_WHAT IS REQUIRED_:
Below is a listing; restate from it, character for character, the lines beginning at the line holding "The OpenSCAD and" and ending at the line holding "0.030, 0.085), 0.8)", both included.

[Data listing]
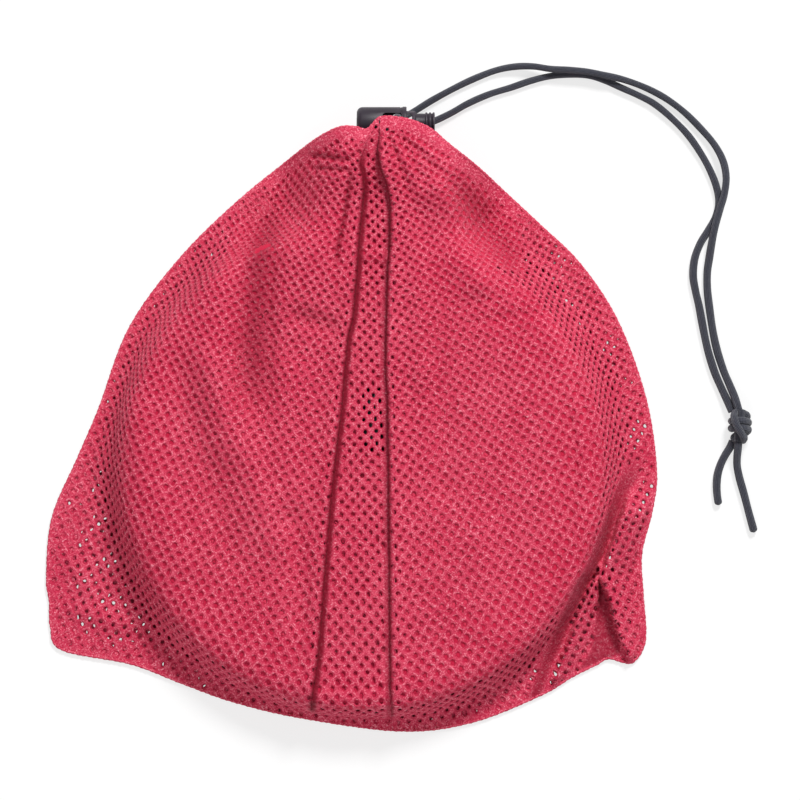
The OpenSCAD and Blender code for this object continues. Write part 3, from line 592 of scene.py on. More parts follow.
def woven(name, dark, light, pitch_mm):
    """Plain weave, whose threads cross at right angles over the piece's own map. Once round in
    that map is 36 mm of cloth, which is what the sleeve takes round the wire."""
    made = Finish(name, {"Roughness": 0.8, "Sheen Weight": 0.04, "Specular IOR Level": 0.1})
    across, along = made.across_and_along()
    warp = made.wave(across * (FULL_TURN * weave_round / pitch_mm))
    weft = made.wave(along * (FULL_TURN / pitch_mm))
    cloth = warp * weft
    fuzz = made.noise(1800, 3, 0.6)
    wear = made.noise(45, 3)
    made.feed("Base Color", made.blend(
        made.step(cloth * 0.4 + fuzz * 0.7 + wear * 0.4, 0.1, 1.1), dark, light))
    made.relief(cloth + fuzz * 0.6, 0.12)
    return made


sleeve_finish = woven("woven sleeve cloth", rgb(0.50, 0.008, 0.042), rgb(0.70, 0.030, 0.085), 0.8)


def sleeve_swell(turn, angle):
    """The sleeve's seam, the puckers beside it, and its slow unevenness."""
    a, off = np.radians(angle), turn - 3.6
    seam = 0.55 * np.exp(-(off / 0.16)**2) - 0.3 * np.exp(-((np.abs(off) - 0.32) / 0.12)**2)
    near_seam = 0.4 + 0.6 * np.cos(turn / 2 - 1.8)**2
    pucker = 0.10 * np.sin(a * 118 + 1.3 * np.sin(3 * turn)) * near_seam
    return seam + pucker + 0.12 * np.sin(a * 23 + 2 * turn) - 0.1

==

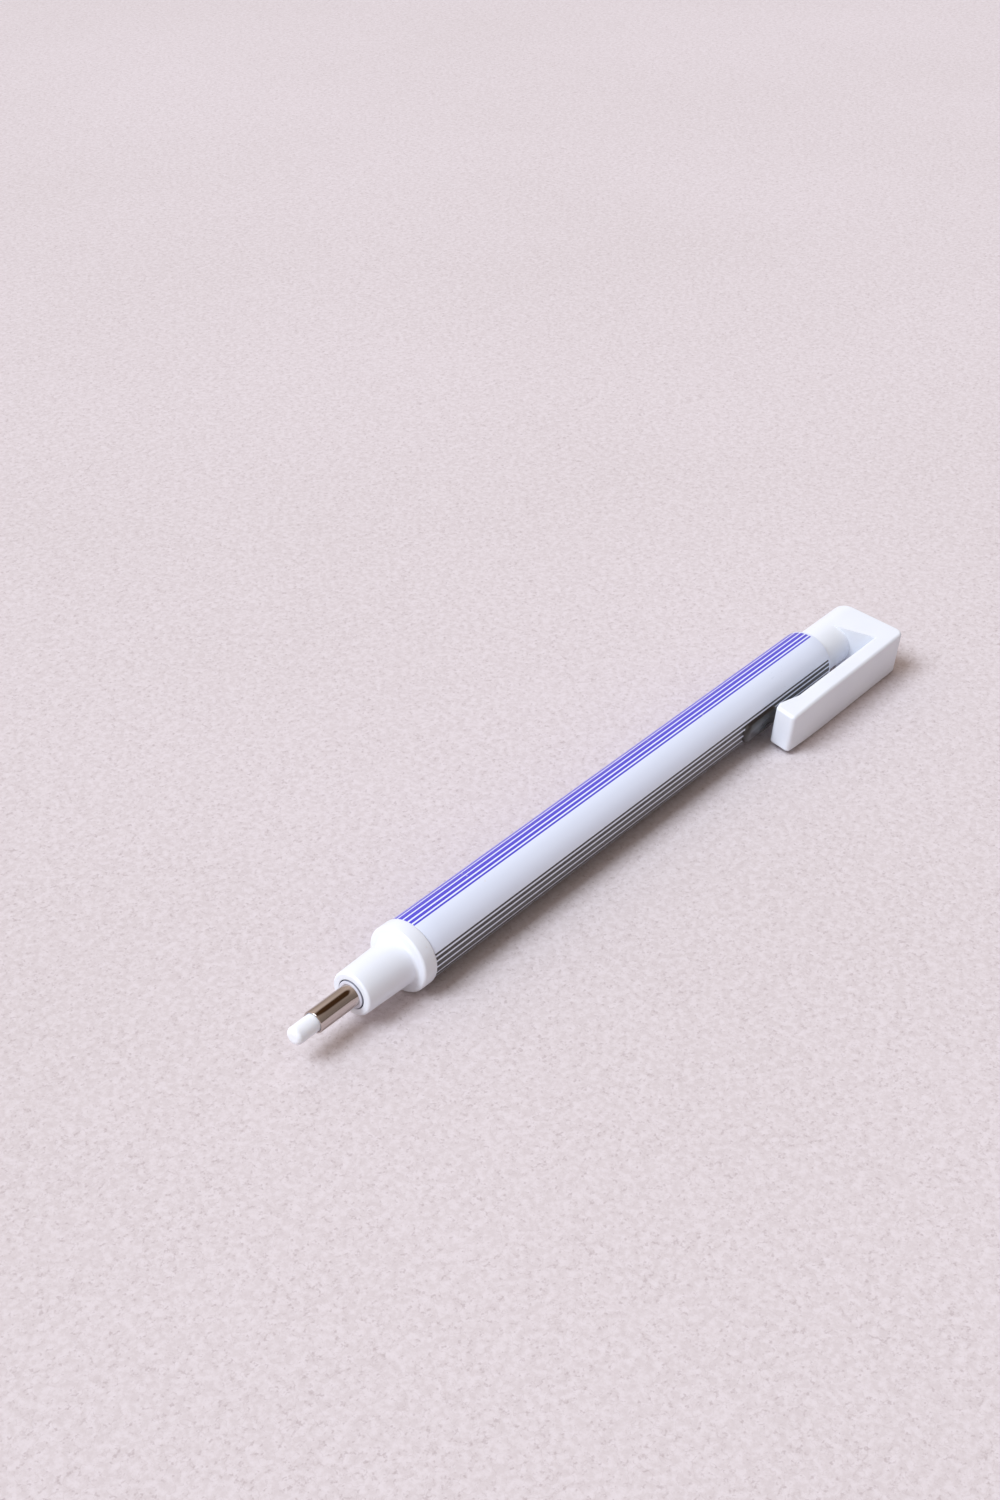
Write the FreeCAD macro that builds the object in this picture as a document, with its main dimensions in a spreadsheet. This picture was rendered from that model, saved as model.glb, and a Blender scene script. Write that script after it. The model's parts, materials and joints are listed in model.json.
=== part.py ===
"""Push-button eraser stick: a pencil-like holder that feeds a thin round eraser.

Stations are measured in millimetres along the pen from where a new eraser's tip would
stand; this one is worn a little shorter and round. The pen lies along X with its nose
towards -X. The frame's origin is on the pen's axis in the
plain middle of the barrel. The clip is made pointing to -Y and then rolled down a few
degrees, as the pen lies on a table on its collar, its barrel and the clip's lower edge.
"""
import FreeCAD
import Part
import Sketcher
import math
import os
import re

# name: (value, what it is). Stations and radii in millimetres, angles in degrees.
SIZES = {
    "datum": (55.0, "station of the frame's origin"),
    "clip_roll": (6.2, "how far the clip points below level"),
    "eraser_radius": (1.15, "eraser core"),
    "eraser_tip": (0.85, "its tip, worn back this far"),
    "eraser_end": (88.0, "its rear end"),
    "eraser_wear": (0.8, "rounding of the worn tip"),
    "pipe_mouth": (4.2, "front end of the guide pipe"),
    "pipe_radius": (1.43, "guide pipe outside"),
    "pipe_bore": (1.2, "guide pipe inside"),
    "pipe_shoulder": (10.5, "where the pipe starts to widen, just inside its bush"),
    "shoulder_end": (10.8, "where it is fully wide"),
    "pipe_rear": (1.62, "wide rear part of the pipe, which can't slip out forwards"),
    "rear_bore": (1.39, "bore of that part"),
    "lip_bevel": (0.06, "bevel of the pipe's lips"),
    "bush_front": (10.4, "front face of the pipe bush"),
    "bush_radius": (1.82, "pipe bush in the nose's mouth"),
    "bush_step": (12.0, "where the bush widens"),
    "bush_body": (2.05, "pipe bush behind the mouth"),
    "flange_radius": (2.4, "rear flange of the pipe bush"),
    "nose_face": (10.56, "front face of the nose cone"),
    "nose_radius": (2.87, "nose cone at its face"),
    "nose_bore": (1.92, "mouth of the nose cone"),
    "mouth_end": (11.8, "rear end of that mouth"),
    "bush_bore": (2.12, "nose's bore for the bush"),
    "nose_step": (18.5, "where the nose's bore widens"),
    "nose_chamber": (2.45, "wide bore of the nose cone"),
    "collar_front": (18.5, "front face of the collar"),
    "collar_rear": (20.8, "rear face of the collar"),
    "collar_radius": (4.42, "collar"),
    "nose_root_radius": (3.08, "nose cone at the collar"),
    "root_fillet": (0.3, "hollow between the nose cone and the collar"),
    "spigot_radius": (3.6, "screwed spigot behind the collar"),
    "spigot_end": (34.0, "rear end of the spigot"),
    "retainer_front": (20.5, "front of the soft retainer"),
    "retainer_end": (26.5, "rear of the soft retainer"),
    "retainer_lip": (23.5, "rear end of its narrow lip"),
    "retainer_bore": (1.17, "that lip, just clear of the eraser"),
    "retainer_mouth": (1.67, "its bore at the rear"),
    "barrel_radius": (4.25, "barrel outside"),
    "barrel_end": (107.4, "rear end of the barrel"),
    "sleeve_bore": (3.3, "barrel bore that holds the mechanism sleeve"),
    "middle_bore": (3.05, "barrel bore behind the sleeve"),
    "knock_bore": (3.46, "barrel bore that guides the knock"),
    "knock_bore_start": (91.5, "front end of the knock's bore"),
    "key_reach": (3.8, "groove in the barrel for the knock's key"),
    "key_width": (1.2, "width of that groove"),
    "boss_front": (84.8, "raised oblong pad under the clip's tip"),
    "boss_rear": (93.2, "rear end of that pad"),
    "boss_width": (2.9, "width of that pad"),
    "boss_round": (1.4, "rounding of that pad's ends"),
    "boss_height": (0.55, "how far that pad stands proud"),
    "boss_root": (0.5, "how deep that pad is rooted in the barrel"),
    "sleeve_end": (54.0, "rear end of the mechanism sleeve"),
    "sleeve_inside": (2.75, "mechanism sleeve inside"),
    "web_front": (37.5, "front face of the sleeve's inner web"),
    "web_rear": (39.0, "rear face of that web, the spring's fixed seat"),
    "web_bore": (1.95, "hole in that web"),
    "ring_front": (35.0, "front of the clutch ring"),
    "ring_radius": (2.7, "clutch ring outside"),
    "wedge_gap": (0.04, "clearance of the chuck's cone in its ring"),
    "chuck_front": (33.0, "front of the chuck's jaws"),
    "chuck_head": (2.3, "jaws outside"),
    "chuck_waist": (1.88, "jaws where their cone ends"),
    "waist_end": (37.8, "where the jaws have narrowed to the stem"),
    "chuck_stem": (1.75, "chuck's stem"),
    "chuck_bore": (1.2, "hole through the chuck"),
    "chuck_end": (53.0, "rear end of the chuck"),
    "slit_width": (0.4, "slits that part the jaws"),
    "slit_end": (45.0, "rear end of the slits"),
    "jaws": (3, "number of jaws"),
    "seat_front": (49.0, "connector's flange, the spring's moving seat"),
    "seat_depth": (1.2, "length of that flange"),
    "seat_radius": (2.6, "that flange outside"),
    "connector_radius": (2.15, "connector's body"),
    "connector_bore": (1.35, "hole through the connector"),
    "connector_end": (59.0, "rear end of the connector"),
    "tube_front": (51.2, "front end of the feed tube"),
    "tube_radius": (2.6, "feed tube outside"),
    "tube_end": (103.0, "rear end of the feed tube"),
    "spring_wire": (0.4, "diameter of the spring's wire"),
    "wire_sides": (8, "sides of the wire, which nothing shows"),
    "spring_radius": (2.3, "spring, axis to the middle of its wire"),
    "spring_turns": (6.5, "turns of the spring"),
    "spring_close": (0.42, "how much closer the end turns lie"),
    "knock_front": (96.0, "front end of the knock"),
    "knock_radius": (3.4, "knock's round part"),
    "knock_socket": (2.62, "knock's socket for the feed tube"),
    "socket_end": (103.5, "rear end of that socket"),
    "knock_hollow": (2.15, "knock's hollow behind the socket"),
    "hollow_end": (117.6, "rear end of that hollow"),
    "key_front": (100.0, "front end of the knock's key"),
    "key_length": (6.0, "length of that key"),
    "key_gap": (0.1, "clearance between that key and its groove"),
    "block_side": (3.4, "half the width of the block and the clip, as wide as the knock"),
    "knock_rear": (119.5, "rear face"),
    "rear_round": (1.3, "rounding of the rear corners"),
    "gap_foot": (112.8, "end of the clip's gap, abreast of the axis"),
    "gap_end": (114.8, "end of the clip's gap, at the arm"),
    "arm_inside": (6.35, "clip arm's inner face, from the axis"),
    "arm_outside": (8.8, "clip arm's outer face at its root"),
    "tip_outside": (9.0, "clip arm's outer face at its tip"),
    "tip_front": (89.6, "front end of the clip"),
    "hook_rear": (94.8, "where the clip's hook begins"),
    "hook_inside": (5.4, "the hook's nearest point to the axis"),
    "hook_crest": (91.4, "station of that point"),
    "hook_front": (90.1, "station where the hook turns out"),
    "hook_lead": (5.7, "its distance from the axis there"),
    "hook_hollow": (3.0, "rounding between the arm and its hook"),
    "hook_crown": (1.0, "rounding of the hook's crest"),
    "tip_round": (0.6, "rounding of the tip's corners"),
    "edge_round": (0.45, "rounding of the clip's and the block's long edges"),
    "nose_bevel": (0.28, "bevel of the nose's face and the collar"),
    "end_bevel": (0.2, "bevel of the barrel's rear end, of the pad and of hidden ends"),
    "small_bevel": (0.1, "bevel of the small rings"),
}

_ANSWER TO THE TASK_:
The OpenSCAD and Blender code for this object continues. Write part 3, from line 592 of scene.py on. More parts follow.
def woven(name, dark, light, pitch_mm):
    """Plain weave, whose threads cross at right angles over the piece's own map. Once round in
    that map is 36 mm of cloth, which is what the sleeve takes round the wire."""
    made = Finish(name, {"Roughness": 0.8, "Sheen Weight": 0.04, "Specular IOR Level": 0.1})
    across, along = made.across_and_along()
    warp = made.wave(across * (FULL_TURN * weave_round / pitch_mm))
    weft = made.wave(along * (FULL_TURN / pitch_mm))
    cloth = warp * weft
    fuzz = made.noise(1800, 3, 0.6)
    wear = made.noise(45, 3)
    made.feed("Base Color", made.blend(
        made.step(cloth * 0.4 + fuzz * 0.7 + wear * 0.4, 0.1, 1.1), dark, light))
    made.relief(cloth + fuzz * 0.6, 0.12)
    return made


sleeve_finish = woven("woven sleeve cloth", rgb(0.50, 0.008, 0.042), rgb(0.70, 0.030, 0.085), 0.8)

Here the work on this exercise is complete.